*YOUR INSTRUCTIONS*: Without altering anything, repeat each of the records.

━━━━━━━━

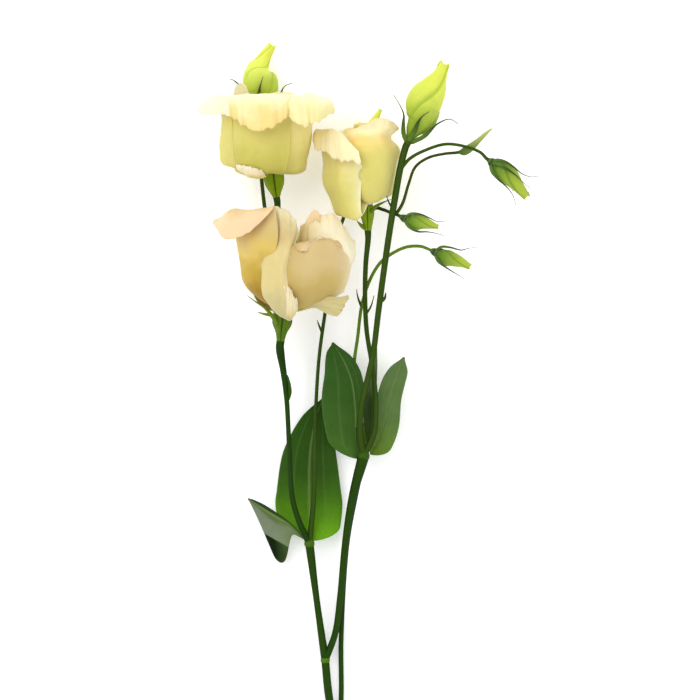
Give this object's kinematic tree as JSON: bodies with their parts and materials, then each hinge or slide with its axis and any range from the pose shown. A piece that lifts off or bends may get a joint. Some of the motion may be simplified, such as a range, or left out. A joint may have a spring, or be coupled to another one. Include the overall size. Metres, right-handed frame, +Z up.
{
  "type": "lisianthus flower",
  "caption": "Cut, branched lisianthus stem with cream ruffled double blooms, pale green twisted buds and grey-green clasping leaves, lying on its side.",
  "frame": {"origin": "middle of the underside of the spray's bounding box, on the surface that it lies on", "axes": "+Y along the stem towards the blooms, +Z up from the surface, towards the side that the picture shows"},
  "size_m": [0.1871, 0.4034, 0.0704],
  "materials": {
    "stem": "satin",
    "leaf": "satin",
    "calyx": "satin",
    "petal_cream": "matte",
    "petal_blush": "matte",
    "petal_ivory": "matte",
    "bud_yellow": "matte",
    "bud_green": "satin",
    "stamen": "matte",
    "pistil": "satin"
  },
  "bodies": {
    "root": {"stem": "stem", "leaf_lower_broad": "leaf", "leaf_lower_folded": "leaf", "leaf_upper_left": "leaf", "leaf_upper_right": "leaf", "leaf_upper_narrow": "leaf", "bloom_left_petals": "petal_cream", "bloom_left_calyx": "calyx", "bloom_left_stamens": "stamen", "bloom_left_pistil": "pistil", "bloom_front_petals": "petal_blush", "bloom_front_calyx": "calyx", "bloom_front_stamens": "stamen", "bloom_front_pistil": "pistil", "bloom_middle_petals": "petal_ivory", "bloom_middle_calyx": "calyx", "bloom_middle_stamens": "stamen", "bloom_middle_pistil": "pistil", "bud_back_left_petals": "bud_yellow", "bud_back_left_calyx": "calyx", "bud_tall_petals": "bud_yellow", "bud_tall_calyx": "calyx", "bud_droop_petals": "bud_green", "bud_droop_calyx": "calyx", "bud_small_upper_petals": "bud_green", "bud_small_upper_calyx": "calyx", "bud_small_lower_petals": "bud_green", "bud_small_lower_calyx": "calyx", "bud_hidden_petals": "bud_yellow", "bud_hidden_calyx": "calyx", "bud_young": "bud_green"}
  },
  "joints": []
}
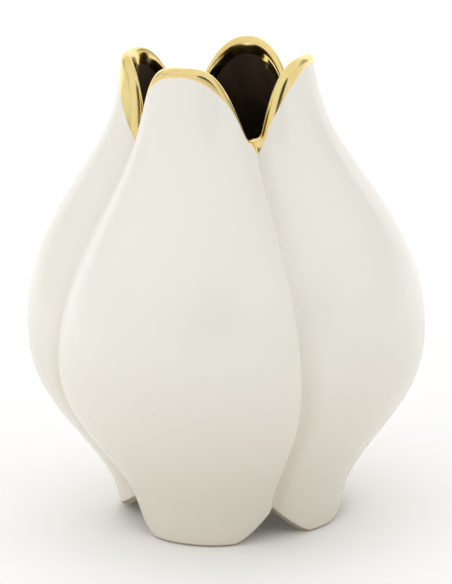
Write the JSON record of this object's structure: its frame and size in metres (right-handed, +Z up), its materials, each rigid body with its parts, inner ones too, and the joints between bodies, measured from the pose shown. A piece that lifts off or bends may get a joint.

━━━━━━━━

*TASK SOLUTION*:
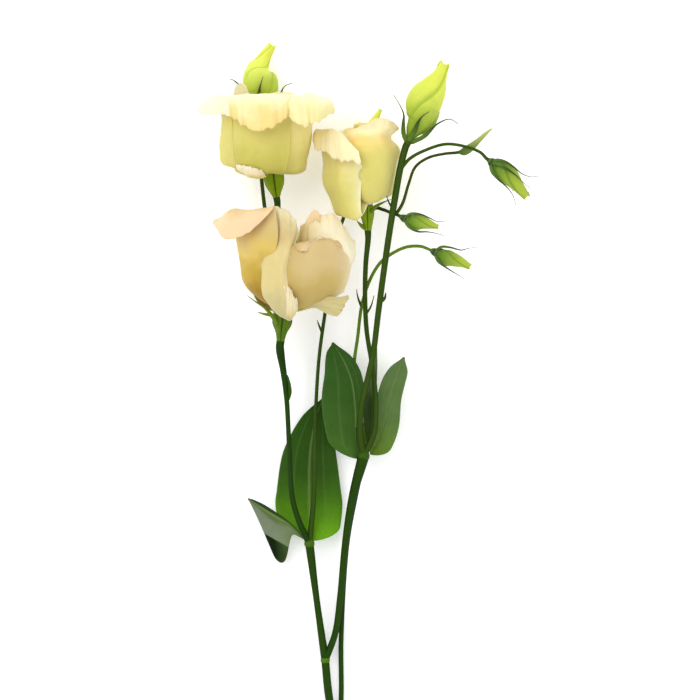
Give this object's kinematic tree as JSON: bodies with their parts and materials, then each hinge or slide with its axis and any range from the pose shown. A piece that lifts off or bends may get a joint. Some of the motion may be simplified, such as a range, or left out. A joint may have a spring, or be coupled to another one. Include the overall size. Metres, right-handed frame, +Z up.
{
  "type": "lisianthus flower",
  "caption": "Cut, branched lisianthus stem with cream ruffled double blooms, pale green twisted buds and grey-green clasping leaves, lying on its side.",
  "frame": {"origin": "middle of the underside of the spray's bounding box, on the surface that it lies on", "axes": "+Y along the stem towards the blooms, +Z up from the surface, towards the side that the picture shows"},
  "size_m": [0.1871, 0.4034, 0.0704],
  "materials": {
    "stem": "satin",
    "leaf": "satin",
    "calyx": "satin",
    "petal_cream": "matte",
    "petal_blush": "matte",
    "petal_ivory": "matte",
    "bud_yellow": "matte",
    "bud_green": "satin",
    "stamen": "matte",
    "pistil": "satin"
  },
  "bodies": {
    "root": {"stem": "stem", "leaf_lower_broad": "leaf", "leaf_lower_folded": "leaf", "leaf_upper_left": "leaf", "leaf_upper_right": "leaf", "leaf_upper_narrow": "leaf", "bloom_left_petals": "petal_cream", "bloom_left_calyx": "calyx", "bloom_left_stamens": "stamen", "bloom_left_pistil": "pistil", "bloom_front_petals": "petal_blush", "bloom_front_calyx": "calyx", "bloom_front_stamens": "stamen", "bloom_front_pistil": "pistil", "bloom_middle_petals": "petal_ivory", "bloom_middle_calyx": "calyx", "bloom_middle_stamens": "stamen", "bloom_middle_pistil": "pistil", "bud_back_left_petals": "bud_yellow", "bud_back_left_calyx": "calyx", "bud_tall_petals": "bud_yellow", "bud_tall_calyx": "calyx", "bud_droop_petals": "bud_green", "bud_droop_calyx": "calyx", "bud_small_upper_petals": "bud_green", "bud_small_upper_calyx": "calyx", "bud_small_lower_petals": "bud_green", "bud_small_lower_calyx": "calyx", "bud_hidden_petals": "bud_yellow", "bud_hidden_calyx": "calyx", "bud_young": "bud_green"}
  },
  "joints": []
}
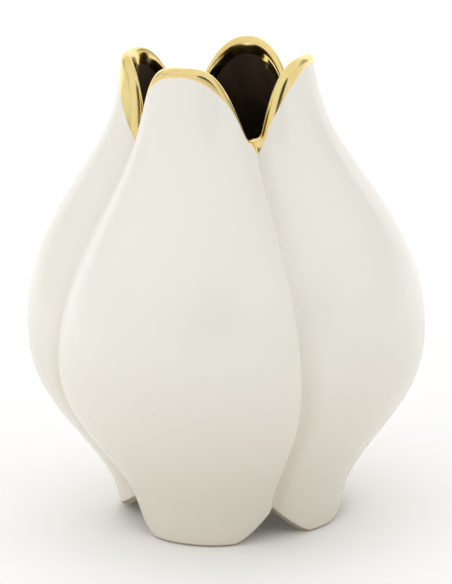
Write the JSON record of this object's structure: its frame and size in metres (right-handed, +Z up), its materials, each rigid body with its parts, inner ones too, and the joints between bodies, measured from the pose shown. A piece that lifts off or bends may get a joint.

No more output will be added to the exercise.